- TASK TO COMPLETE
Return, exactly as written, the run of lines that begins at the line containing "# Depthwise knee" and ends at the line containing "before = set(bpy.data.objects)". Nothing outside that run belongs in the answer.

- MATERIAL PROVIDED
--- begin ---

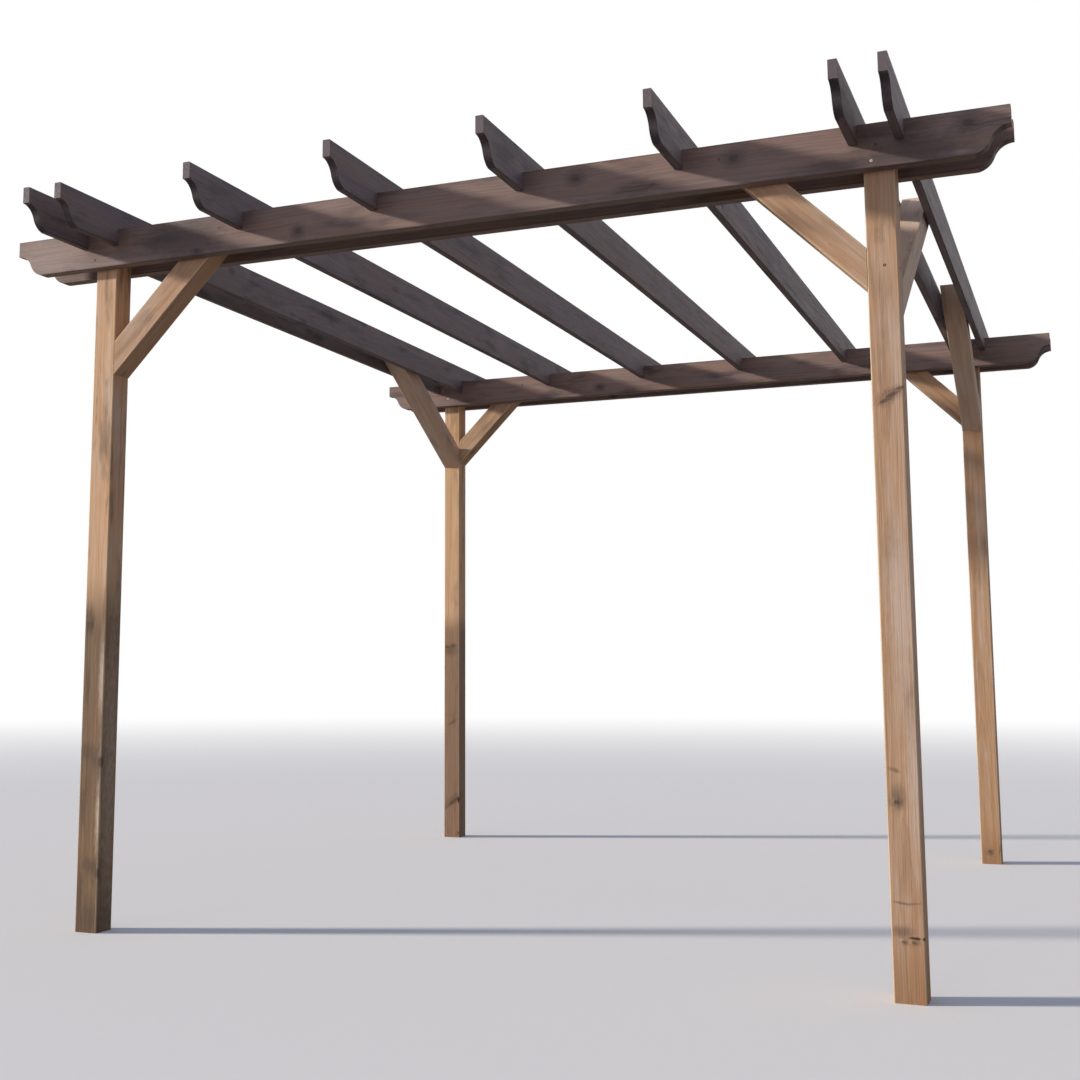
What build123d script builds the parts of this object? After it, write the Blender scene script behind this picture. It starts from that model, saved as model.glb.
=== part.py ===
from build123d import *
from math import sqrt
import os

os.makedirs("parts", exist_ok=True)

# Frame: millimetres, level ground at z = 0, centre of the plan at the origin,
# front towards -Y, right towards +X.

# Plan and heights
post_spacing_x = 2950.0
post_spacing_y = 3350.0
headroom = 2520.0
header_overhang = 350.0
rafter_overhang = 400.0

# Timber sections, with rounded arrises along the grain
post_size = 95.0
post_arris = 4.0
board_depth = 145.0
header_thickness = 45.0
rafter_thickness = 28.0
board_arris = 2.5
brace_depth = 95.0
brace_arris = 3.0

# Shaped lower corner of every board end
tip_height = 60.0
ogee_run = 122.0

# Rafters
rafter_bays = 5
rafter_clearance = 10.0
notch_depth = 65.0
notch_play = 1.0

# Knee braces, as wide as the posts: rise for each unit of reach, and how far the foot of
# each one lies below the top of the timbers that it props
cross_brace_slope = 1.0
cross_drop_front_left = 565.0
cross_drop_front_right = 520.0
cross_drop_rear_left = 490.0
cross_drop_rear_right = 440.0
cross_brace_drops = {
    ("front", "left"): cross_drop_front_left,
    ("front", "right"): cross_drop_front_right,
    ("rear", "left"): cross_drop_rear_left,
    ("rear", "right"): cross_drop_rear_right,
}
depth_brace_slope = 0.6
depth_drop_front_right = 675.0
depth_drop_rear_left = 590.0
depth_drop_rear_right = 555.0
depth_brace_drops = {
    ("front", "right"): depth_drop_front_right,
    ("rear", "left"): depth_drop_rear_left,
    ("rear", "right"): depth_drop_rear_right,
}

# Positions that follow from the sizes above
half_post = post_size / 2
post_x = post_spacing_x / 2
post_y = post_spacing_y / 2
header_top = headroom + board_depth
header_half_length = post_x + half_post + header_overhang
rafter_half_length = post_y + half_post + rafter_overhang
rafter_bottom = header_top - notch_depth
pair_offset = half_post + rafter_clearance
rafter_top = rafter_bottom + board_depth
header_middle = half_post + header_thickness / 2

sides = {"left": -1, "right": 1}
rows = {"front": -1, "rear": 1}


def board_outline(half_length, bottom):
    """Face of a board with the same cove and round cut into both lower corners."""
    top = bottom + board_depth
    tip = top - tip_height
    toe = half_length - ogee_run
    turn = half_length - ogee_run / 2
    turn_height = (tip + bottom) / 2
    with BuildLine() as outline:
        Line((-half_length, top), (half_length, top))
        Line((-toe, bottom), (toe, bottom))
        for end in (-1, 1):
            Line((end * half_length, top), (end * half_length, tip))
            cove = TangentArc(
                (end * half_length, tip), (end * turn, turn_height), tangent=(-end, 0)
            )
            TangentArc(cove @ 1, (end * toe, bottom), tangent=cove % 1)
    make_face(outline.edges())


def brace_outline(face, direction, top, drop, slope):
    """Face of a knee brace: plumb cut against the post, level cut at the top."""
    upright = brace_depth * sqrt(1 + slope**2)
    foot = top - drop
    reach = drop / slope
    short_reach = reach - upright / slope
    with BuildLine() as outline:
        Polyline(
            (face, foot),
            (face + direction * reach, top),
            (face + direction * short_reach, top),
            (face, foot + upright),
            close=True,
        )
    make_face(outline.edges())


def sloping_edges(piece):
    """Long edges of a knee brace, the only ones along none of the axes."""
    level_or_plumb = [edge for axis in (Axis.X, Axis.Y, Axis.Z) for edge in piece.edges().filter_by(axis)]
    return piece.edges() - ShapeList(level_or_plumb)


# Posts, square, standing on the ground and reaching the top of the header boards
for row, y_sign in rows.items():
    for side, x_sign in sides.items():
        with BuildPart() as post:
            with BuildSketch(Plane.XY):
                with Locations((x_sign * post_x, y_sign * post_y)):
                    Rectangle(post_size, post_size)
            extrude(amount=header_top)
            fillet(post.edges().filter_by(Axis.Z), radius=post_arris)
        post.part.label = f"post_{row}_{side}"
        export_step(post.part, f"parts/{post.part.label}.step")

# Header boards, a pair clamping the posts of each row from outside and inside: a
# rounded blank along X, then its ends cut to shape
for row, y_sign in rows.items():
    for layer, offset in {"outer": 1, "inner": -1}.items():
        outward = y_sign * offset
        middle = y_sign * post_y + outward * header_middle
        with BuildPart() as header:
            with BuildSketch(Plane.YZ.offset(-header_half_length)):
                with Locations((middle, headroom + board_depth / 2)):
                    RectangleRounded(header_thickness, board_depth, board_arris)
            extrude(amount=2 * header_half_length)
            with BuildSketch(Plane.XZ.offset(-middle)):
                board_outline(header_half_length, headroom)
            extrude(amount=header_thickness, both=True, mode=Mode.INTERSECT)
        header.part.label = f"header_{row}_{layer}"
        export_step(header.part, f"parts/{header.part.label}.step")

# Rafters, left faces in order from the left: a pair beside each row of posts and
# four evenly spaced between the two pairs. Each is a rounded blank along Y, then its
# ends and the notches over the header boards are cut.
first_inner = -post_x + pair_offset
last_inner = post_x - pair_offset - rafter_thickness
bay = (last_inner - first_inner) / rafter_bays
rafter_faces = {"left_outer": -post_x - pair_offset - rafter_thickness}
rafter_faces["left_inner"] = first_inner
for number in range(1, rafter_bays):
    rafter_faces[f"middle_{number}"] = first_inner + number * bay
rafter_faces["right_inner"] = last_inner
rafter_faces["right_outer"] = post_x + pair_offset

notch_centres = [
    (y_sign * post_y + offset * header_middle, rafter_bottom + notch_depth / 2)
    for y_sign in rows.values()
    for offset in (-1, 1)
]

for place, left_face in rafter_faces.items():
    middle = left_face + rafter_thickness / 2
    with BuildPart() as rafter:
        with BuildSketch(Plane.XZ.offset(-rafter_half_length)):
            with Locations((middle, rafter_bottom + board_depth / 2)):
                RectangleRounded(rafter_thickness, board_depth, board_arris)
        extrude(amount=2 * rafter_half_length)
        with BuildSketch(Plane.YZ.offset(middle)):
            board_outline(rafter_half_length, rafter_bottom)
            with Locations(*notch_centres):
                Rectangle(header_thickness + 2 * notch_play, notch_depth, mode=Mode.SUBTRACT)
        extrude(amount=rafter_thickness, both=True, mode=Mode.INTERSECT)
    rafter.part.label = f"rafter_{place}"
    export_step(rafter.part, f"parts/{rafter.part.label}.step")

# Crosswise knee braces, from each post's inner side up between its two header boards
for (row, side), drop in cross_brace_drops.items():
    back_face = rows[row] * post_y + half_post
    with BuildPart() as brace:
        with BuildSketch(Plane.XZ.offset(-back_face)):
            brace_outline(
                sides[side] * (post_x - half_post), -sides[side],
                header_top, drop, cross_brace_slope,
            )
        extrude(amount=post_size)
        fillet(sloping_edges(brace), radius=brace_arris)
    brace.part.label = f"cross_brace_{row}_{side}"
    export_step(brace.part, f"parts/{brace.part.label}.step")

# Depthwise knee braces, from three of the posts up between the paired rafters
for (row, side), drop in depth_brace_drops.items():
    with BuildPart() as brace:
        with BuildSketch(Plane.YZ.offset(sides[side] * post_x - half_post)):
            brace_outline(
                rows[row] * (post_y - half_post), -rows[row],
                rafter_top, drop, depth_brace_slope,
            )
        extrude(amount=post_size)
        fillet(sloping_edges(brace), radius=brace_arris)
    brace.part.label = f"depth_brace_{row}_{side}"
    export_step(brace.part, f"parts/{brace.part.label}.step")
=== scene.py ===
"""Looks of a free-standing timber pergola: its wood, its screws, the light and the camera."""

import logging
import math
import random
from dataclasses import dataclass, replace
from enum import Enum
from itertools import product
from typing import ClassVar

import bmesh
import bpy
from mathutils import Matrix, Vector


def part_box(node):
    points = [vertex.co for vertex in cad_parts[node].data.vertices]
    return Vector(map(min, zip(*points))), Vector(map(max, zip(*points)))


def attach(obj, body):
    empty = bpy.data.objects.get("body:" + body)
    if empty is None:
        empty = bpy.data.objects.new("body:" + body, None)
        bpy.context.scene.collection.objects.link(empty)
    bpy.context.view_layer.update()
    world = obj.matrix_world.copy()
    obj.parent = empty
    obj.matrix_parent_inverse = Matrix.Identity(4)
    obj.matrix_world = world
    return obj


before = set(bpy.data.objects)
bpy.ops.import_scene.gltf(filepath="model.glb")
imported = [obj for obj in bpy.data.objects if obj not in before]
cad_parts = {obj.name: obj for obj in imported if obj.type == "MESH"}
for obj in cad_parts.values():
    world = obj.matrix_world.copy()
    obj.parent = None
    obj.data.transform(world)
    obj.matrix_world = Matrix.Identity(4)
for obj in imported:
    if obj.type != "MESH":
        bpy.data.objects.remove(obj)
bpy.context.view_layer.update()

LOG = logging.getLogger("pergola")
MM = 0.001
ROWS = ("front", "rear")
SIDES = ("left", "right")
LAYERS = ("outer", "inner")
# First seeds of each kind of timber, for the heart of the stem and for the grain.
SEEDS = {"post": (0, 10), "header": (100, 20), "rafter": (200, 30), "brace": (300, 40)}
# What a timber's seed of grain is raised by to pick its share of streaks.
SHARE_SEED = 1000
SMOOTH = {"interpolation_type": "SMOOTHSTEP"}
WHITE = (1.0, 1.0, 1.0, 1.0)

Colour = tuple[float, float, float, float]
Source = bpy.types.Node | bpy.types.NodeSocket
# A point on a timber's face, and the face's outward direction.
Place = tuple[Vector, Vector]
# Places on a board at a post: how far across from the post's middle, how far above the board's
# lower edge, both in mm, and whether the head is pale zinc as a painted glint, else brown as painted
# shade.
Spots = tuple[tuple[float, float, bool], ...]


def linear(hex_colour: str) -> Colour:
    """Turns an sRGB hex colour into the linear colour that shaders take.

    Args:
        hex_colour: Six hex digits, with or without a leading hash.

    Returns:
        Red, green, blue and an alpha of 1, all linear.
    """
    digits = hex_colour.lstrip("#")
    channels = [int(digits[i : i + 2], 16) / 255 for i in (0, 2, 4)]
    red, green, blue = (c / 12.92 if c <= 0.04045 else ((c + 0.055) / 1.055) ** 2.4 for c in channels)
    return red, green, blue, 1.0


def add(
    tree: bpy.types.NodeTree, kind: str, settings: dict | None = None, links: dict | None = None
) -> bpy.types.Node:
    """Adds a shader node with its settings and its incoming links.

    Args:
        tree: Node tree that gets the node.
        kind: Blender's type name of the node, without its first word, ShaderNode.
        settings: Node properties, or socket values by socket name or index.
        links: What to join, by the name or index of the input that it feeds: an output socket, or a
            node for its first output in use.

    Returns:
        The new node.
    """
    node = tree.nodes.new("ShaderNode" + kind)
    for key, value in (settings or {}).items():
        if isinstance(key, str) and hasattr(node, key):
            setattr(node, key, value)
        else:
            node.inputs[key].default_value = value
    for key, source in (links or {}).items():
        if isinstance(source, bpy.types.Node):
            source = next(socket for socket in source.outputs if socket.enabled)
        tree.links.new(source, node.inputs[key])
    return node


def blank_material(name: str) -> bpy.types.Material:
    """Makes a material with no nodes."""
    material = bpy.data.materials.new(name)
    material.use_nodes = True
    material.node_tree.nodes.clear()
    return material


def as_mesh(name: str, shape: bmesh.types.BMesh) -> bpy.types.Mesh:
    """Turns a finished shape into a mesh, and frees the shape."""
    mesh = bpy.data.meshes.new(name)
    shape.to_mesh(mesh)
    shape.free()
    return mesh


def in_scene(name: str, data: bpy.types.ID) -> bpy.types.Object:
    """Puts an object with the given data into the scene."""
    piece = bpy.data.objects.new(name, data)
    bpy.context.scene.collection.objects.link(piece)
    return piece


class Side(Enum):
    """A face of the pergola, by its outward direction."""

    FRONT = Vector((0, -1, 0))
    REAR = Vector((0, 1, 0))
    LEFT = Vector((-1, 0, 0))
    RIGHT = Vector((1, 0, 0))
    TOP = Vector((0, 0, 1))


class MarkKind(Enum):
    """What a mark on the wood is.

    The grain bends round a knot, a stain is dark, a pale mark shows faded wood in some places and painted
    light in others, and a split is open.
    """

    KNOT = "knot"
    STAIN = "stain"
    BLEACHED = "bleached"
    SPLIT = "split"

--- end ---

- REPLY
# Depthwise knee braces, from three of the posts up between the paired rafters
for (row, side), drop in depth_brace_drops.items():
    with BuildPart() as brace:
        with BuildSketch(Plane.YZ.offset(sides[side] * post_x - half_post)):
            brace_outline(
                rows[row] * (post_y - half_post), -rows[row],
                rafter_top, drop, depth_brace_slope,
            )
        extrude(amount=post_size)
        fillet(sloping_edges(brace), radius=brace_arris)
    brace.part.label = f"depth_brace_{row}_{side}"
    export_step(brace.part, f"parts/{brace.part.label}.step")
=== scene.py ===
"""Looks of a free-standing timber pergola: its wood, its screws, the light and the camera."""

import logging
import math
import random
from dataclasses import dataclass, replace
from enum import Enum
from itertools import product
from typing import ClassVar

import bmesh
import bpy
from mathutils import Matrix, Vector


def part_box(node):
    points = [vertex.co for vertex in cad_parts[node].data.vertices]
    return Vector(map(min, zip(*points))), Vector(map(max, zip(*points)))


def attach(obj, body):
    empty = bpy.data.objects.get("body:" + body)
    if empty is None:
        empty = bpy.data.objects.new("body:" + body, None)
        bpy.context.scene.collection.objects.link(empty)
    bpy.context.view_layer.update()
    world = obj.matrix_world.copy()
    obj.parent = empty
    obj.matrix_parent_inverse = Matrix.Identity(4)
    obj.matrix_world = world
    return obj


before = set(bpy.data.objects)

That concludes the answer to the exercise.